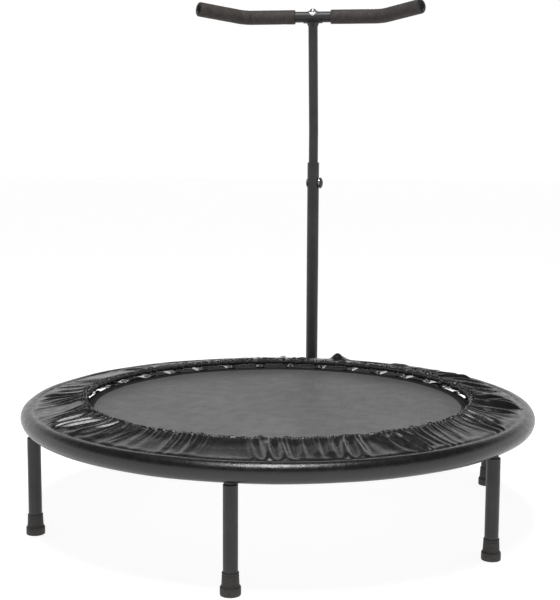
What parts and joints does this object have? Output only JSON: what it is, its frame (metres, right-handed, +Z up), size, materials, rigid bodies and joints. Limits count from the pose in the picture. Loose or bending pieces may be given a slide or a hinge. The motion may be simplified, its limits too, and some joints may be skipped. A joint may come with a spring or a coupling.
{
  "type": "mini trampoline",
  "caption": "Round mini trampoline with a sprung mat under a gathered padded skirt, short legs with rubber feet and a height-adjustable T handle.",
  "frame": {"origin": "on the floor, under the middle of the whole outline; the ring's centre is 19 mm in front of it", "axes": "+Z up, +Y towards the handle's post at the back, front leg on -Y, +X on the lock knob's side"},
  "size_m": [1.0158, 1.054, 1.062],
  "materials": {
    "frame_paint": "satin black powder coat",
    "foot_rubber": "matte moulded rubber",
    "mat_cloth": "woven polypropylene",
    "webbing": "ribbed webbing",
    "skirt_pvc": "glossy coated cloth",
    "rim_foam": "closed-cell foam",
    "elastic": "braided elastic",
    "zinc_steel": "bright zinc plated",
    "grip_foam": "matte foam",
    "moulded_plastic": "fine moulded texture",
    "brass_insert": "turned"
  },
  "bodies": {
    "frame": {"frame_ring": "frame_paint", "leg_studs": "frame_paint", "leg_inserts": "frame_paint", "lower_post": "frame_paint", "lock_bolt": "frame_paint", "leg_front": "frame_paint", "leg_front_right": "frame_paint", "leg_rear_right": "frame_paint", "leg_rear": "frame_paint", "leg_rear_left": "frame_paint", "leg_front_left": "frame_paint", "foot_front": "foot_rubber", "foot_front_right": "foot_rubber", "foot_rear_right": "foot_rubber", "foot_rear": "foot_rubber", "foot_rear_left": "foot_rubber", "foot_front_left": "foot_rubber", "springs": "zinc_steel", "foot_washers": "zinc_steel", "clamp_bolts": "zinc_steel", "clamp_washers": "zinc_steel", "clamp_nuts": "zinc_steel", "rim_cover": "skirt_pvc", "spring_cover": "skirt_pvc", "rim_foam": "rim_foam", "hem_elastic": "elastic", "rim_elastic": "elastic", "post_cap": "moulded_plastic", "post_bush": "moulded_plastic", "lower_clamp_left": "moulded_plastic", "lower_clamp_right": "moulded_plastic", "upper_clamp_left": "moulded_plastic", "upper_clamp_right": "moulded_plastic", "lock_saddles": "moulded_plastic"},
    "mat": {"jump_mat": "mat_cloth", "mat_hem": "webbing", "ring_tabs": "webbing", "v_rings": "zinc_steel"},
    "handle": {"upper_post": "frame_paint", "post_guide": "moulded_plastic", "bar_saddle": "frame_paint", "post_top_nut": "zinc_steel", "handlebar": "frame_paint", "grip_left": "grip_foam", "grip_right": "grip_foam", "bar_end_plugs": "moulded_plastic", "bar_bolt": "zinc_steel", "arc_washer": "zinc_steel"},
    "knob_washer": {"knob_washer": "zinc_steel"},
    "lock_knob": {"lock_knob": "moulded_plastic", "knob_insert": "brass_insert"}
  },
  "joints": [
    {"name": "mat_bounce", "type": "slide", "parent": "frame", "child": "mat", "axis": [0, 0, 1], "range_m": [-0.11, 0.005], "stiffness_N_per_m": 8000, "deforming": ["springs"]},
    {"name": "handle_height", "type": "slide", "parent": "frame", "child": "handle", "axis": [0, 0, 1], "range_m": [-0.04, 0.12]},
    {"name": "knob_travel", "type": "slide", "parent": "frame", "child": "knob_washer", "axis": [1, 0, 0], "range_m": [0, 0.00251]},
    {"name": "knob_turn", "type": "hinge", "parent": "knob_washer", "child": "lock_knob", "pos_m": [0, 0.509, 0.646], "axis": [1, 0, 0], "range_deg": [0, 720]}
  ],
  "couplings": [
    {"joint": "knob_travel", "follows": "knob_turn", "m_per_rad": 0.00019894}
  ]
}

---------------

**Task goal**
Print the material verbatim, all of it.

**Solved exercise**
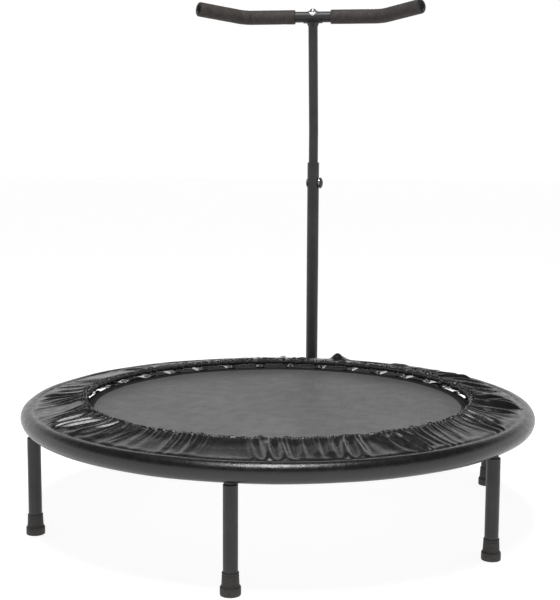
What parts and joints does this object have? Output only JSON: what it is, its frame (metres, right-handed, +Z up), size, materials, rigid bodies and joints. Limits count from the pose in the picture. Loose or bending pieces may be given a slide or a hinge. The motion may be simplified, its limits too, and some joints may be skipped. A joint may come with a spring or a coupling.
{
  "type": "mini trampoline",
  "caption": "Round mini trampoline with a sprung mat under a gathered padded skirt, short legs with rubber feet and a height-adjustable T handle.",
  "frame": {"origin": "on the floor, under the middle of the whole outline; the ring's centre is 19 mm in front of it", "axes": "+Z up, +Y towards the handle's post at the back, front leg on -Y, +X on the lock knob's side"},
  "size_m": [1.0158, 1.054, 1.062],
  "materials": {
    "frame_paint": "satin black powder coat",
    "foot_rubber": "matte moulded rubber",
    "mat_cloth": "woven polypropylene",
    "webbing": "ribbed webbing",
    "skirt_pvc": "glossy coated cloth",
    "rim_foam": "closed-cell foam",
    "elastic": "braided elastic",
    "zinc_steel": "bright zinc plated",
    "grip_foam": "matte foam",
    "moulded_plastic": "fine moulded texture",
    "brass_insert": "turned"
  },
  "bodies": {
    "frame": {"frame_ring": "frame_paint", "leg_studs": "frame_paint", "leg_inserts": "frame_paint", "lower_post": "frame_paint", "lock_bolt": "frame_paint", "leg_front": "frame_paint", "leg_front_right": "frame_paint", "leg_rear_right": "frame_paint", "leg_rear": "frame_paint", "leg_rear_left": "frame_paint", "leg_front_left": "frame_paint", "foot_front": "foot_rubber", "foot_front_right": "foot_rubber", "foot_rear_right": "foot_rubber", "foot_rear": "foot_rubber", "foot_rear_left": "foot_rubber", "foot_front_left": "foot_rubber", "springs": "zinc_steel", "foot_washers": "zinc_steel", "clamp_bolts": "zinc_steel", "clamp_washers": "zinc_steel", "clamp_nuts": "zinc_steel", "rim_cover": "skirt_pvc", "spring_cover": "skirt_pvc", "rim_foam": "rim_foam", "hem_elastic": "elastic", "rim_elastic": "elastic", "post_cap": "moulded_plastic", "post_bush": "moulded_plastic", "lower_clamp_left": "moulded_plastic", "lower_clamp_right": "moulded_plastic", "upper_clamp_left": "moulded_plastic", "upper_clamp_right": "moulded_plastic", "lock_saddles": "moulded_plastic"},
    "mat": {"jump_mat": "mat_cloth", "mat_hem": "webbing", "ring_tabs": "webbing", "v_rings": "zinc_steel"},
    "handle": {"upper_post": "frame_paint", "post_guide": "moulded_plastic", "bar_saddle": "frame_paint", "post_top_nut": "zinc_steel", "handlebar": "frame_paint", "grip_left": "grip_foam", "grip_right": "grip_foam", "bar_end_plugs": "moulded_plastic", "bar_bolt": "zinc_steel", "arc_washer": "zinc_steel"},
    "knob_washer": {"knob_washer": "zinc_steel"},
    "lock_knob": {"lock_knob": "moulded_plastic", "knob_insert": "brass_insert"}
  },
  "joints": [
    {"name": "mat_bounce", "type": "slide", "parent": "frame", "child": "mat", "axis": [0, 0, 1], "range_m": [-0.11, 0.005], "stiffness_N_per_m": 8000, "deforming": ["springs"]},
    {"name": "handle_height", "type": "slide", "parent": "frame", "child": "handle", "axis": [0, 0, 1], "range_m": [-0.04, 0.12]},
    {"name": "knob_travel", "type": "slide", "parent": "frame", "child": "knob_washer", "axis": [1, 0, 0], "range_m": [0, 0.00251]},
    {"name": "knob_turn", "type": "hinge", "parent": "knob_washer", "child": "lock_knob", "pos_m": [0, 0.509, 0.646], "axis": [1, 0, 0], "range_deg": [0, 720]}
  ],
  "couplings": [
    {"joint": "knob_travel", "follows": "knob_turn", "m_per_rad": 0.00019894}
  ]
}